La notizia è questa: “Per la prima volta, nei primi otto mesi dell’anno, il numero delle cremazioni a Milano supera quello delle sepolture”.
Ed ecco che Emanuele Severino, considerando che, non solo a Milano, ma in tutto il “Nord la volontà di far cremare il proprio cadavere sta crescendo molto più rapidamente che al Sud”, si dà a elencare i motivi che potrebbero – secondo lui – spiegare il fenomeno: 1) forse perché “convinti dell’esteriorità delle forme tradizionali dell’inumazione e sparendo nel fuoco si aspira ad essere presenti in modo più autentico nella coscienza dei vivi”; 2) “forse perché i vivi li si è amati poco e quindi non interessa nemmeno quel loro più o meno apparente rimpianto che è più visibile nell’inumazione che nella cremazione”; 3) forse perché così “ci si vendica della vita che, quel poco che ha dato, lo ha dato male e lo ha tolto presto; e allora non le si vuole lasciar nulla, si vuole incenerire e annientare perfino il proprio cadavere”; 4) o forse, cosa invero più probabile, perché è un “segno dei tempi. Segno della desacralizzazione crescente”.

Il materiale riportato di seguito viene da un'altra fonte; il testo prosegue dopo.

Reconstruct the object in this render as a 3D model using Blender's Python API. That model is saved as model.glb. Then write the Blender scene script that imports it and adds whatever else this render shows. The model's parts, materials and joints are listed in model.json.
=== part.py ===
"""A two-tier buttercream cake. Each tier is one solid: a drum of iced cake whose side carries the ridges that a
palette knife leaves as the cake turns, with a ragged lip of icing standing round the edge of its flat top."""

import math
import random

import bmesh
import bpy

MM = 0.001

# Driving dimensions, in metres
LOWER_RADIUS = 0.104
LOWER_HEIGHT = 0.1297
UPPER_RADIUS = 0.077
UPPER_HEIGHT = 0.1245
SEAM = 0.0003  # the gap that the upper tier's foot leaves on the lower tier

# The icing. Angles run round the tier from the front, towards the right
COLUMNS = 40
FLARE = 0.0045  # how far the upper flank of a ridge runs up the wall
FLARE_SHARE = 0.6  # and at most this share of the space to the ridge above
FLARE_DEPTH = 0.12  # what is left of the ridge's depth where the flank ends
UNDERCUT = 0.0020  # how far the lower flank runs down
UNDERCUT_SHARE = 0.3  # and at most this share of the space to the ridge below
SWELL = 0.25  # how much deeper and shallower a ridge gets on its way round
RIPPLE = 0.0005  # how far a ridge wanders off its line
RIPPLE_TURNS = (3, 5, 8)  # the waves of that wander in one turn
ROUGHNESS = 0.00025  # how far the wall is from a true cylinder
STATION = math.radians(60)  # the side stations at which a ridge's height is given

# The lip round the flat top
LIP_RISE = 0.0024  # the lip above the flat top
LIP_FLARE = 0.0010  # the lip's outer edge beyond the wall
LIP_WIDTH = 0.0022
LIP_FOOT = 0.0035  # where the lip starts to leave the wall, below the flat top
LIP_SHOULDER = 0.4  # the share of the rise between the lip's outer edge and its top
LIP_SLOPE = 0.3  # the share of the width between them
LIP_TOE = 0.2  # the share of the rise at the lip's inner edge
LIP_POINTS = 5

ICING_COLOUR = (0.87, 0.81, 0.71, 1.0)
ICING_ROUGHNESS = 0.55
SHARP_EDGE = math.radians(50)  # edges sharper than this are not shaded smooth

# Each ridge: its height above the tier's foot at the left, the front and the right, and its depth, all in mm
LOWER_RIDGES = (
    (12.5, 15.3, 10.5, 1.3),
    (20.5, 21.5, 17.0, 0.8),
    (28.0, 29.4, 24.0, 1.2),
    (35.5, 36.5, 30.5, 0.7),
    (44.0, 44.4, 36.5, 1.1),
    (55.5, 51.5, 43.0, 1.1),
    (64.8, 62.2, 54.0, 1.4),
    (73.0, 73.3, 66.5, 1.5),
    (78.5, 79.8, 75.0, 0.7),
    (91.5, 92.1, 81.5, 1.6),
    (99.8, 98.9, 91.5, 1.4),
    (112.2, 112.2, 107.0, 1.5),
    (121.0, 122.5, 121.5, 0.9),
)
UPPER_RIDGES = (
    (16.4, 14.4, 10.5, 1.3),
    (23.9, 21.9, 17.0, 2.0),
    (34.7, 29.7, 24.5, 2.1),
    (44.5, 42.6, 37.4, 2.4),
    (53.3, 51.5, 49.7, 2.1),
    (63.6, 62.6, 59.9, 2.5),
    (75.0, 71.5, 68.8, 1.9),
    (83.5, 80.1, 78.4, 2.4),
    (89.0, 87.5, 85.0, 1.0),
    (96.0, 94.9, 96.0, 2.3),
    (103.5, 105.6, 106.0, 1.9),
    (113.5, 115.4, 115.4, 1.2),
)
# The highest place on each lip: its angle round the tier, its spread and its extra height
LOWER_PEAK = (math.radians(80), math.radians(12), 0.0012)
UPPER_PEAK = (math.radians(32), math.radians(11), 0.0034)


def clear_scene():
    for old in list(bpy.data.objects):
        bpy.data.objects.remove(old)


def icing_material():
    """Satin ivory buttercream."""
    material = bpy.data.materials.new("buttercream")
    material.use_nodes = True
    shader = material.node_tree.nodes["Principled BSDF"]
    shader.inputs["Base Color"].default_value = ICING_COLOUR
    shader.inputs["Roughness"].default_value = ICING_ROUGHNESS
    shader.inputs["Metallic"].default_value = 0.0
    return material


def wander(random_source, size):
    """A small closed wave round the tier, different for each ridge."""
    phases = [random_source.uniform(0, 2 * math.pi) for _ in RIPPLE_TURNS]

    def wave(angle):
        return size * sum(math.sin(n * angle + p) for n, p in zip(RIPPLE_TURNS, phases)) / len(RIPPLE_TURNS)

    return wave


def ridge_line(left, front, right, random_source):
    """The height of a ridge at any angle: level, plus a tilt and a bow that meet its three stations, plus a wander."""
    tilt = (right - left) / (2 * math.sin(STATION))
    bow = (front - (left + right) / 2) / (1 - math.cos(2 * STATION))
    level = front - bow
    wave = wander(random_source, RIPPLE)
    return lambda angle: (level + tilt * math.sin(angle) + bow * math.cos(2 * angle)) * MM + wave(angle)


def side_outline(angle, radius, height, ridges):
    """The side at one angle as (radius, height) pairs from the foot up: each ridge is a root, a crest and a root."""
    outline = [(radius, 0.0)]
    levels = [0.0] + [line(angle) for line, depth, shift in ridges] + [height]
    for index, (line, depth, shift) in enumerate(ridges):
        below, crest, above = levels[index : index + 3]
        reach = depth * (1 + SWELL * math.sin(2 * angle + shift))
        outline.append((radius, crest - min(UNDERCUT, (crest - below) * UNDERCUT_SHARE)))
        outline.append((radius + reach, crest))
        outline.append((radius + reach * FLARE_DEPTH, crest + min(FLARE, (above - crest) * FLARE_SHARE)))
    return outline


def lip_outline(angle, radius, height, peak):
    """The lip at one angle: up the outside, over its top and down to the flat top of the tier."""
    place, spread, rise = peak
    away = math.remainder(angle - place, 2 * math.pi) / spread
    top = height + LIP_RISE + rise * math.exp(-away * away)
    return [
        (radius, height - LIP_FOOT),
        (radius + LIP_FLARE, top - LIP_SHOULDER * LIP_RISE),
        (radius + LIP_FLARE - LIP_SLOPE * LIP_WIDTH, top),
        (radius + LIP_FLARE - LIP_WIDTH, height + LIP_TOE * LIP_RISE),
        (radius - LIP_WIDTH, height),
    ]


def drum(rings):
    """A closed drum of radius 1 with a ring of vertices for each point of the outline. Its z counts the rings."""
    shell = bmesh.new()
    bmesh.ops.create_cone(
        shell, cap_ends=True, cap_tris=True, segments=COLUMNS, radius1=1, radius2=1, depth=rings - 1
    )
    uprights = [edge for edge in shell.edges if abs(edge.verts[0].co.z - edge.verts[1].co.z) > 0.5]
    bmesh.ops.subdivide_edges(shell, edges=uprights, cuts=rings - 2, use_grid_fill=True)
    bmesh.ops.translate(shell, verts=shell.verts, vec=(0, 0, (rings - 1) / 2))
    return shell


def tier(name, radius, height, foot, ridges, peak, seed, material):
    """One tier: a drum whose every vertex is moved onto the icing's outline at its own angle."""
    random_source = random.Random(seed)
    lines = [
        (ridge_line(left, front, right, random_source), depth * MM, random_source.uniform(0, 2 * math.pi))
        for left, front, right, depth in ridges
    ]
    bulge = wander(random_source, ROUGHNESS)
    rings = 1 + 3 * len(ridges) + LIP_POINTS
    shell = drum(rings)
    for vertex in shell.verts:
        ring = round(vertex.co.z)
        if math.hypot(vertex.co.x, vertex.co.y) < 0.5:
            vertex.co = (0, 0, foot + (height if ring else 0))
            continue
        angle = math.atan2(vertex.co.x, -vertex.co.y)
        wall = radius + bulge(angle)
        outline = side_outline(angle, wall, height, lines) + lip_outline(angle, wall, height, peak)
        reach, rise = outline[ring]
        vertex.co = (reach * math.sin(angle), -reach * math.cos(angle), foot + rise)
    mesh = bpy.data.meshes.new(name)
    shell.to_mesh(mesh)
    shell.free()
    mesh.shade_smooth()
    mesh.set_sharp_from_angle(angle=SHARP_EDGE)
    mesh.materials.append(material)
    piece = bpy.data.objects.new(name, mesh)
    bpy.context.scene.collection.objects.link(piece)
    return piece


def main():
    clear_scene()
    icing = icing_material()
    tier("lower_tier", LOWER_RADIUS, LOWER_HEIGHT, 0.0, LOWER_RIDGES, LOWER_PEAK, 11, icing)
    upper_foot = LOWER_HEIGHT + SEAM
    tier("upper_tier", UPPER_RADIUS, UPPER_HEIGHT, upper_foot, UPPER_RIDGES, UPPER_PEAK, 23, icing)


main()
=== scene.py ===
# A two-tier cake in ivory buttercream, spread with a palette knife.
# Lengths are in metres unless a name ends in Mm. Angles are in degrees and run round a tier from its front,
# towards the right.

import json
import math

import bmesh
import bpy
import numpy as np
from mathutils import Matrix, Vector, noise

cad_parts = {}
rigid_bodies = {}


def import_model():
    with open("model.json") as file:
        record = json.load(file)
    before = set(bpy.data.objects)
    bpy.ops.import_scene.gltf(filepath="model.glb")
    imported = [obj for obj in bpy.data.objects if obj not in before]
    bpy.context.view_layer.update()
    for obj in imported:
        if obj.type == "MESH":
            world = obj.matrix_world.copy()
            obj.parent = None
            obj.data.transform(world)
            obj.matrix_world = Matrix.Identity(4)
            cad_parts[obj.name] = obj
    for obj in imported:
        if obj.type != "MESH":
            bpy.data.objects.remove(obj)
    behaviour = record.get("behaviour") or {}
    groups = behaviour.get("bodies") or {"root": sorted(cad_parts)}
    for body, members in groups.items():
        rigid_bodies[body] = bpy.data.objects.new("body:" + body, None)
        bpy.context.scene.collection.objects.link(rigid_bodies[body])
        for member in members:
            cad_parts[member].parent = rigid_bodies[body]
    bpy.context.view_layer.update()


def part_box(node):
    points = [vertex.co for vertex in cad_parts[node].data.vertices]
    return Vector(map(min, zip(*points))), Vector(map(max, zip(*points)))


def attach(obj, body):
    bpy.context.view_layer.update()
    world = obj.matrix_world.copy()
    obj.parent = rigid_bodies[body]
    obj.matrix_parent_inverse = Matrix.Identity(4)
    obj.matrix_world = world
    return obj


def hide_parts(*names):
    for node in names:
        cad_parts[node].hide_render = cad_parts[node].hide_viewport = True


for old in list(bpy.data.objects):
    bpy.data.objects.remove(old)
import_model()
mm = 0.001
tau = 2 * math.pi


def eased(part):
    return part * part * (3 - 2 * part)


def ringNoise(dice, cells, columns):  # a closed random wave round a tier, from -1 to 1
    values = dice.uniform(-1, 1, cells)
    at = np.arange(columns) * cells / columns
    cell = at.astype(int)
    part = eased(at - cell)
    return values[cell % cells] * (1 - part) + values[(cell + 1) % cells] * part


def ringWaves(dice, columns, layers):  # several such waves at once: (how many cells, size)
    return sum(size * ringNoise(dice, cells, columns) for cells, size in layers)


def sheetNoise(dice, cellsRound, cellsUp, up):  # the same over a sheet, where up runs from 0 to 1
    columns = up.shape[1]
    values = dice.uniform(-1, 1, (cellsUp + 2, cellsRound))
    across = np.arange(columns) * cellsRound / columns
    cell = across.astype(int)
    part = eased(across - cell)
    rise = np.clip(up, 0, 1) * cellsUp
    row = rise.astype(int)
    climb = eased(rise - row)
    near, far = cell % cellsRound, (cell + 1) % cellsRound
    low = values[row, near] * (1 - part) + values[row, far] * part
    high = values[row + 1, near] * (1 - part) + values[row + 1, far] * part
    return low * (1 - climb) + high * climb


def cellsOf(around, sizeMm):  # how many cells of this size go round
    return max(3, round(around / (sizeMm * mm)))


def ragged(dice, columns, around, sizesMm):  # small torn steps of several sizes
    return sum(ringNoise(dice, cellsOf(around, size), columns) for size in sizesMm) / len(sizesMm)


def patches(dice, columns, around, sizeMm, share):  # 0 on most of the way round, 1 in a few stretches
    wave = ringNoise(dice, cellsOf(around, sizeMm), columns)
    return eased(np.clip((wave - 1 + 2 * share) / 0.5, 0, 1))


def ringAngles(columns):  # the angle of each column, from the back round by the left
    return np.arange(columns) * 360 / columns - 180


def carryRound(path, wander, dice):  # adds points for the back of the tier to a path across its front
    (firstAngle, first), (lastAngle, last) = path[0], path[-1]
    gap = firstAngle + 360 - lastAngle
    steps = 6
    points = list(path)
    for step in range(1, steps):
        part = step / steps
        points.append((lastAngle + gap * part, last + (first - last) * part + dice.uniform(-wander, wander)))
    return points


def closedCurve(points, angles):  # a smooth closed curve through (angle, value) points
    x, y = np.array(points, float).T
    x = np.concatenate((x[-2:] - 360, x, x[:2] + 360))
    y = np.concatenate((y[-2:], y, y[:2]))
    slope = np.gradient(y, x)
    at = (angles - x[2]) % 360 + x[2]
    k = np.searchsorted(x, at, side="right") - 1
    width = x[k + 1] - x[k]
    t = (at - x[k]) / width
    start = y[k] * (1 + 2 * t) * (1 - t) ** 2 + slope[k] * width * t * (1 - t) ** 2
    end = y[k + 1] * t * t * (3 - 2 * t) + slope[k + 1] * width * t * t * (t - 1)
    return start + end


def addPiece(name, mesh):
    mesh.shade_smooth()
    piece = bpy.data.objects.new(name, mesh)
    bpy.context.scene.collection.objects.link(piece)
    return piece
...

Il sottinteso che sta alla base della volontà di far cremare il proprio cadavere – aggiunge infatti – è la “inesistenza della resurrezione della carne. Poiché non c’è resurrezione, il cadavere può diventar cenere e nulla. E poiché il cadavere può diventare cenere non c’è resurrezione” (Corriere della sera, 3 ottobre 2004).
Ebbene, come spiegare a Severino (per il quale ogni occasione è buona per tirare in ballo il nichilismo) che una cosa è la forma (extrasensibile) del corpo fisico, altra la sostanza (sensibile) che la riempie, e che la cremazione e l’inumazione, distruggendo più o meno rapidamente la seconda, ma lasciando intatta la prima, non hanno nulla a che fare con la “resurrezione della carne”: con la resurrezione, ossia, di quell’unica e originaria forma umana (o fantòma) che, per effetto della caduta, si è ad esempio divisa in quella maschile e in quella femminile, o in quelle delle varie razze?
Fatto si è che un incendio e un terremoto possono distruggere un palazzo, ma non il suo progetto (la sua idea). Tant’è che grazie a questo un edificio può essere non solo ricostruito, ma anche trasformato e magari restituito al suo splendore originario.
In ogni caso, chiunque sia indeciso tra cremazione o inumazione potrà presto avvalersi di un’ulteriore opportunità.
Sullo stesso quotidiano (in un articolo titolato: Basta un gene e la mela diventa “umana”), Massimo Spampani scrive infatti: “Non più solo fredde pietre tombali o ricordi volubili, ma un albero vivente, un essere che si riproduce e che fruttifica, per perpetuare la memoria di chi ci è caro, e perché no, di noi stessi (…) Un albero transgenico che nel suo Dna contenga un tratto del Dna umano di chi si vuol ricordare”. Per la precisione, una “sequenza “silente” di Dna umano”, che, non codificando proteine, non abbia “effetti sul codice che determina la forma di un organismo”.
“L’idea – prosegue – è venuta a Georg Tremmel e Shiho Fukuhara, due laureati dell’Interaction Design Department del Royal College of Art di Londra, che hanno fondato la società Biopresence con lo scopo di far diventare gli alberi “tombe transgeniche”. Stravaganza o meno, il progetto ha trovato la collaborazione di Joe Davis, un biologo ricercatore al Massachusetts Institute of Technology, e ottenuto anche un cospicuo finanziamento (35.000 sterline) dal Britain’s National Endowment for science Technology and the Art (Nesta), un ente pubblico che incoraggia ricerche d’avanguardia e promuove nuovi talenti, innovazioni e creatività. Il progetto si propone di modificare geneticamente l’albero delle mele Granny Smiths, mangiare le quali assumerebbe quindi un profondo significato simbolico”.
E pensare che Adamo ed Eva, contravvenendo al volere di Dio, mangiarono il frutto dell’albero della conoscenza del bene e del male anche per evitare che finissimo un giorno col cibarci di queste mele.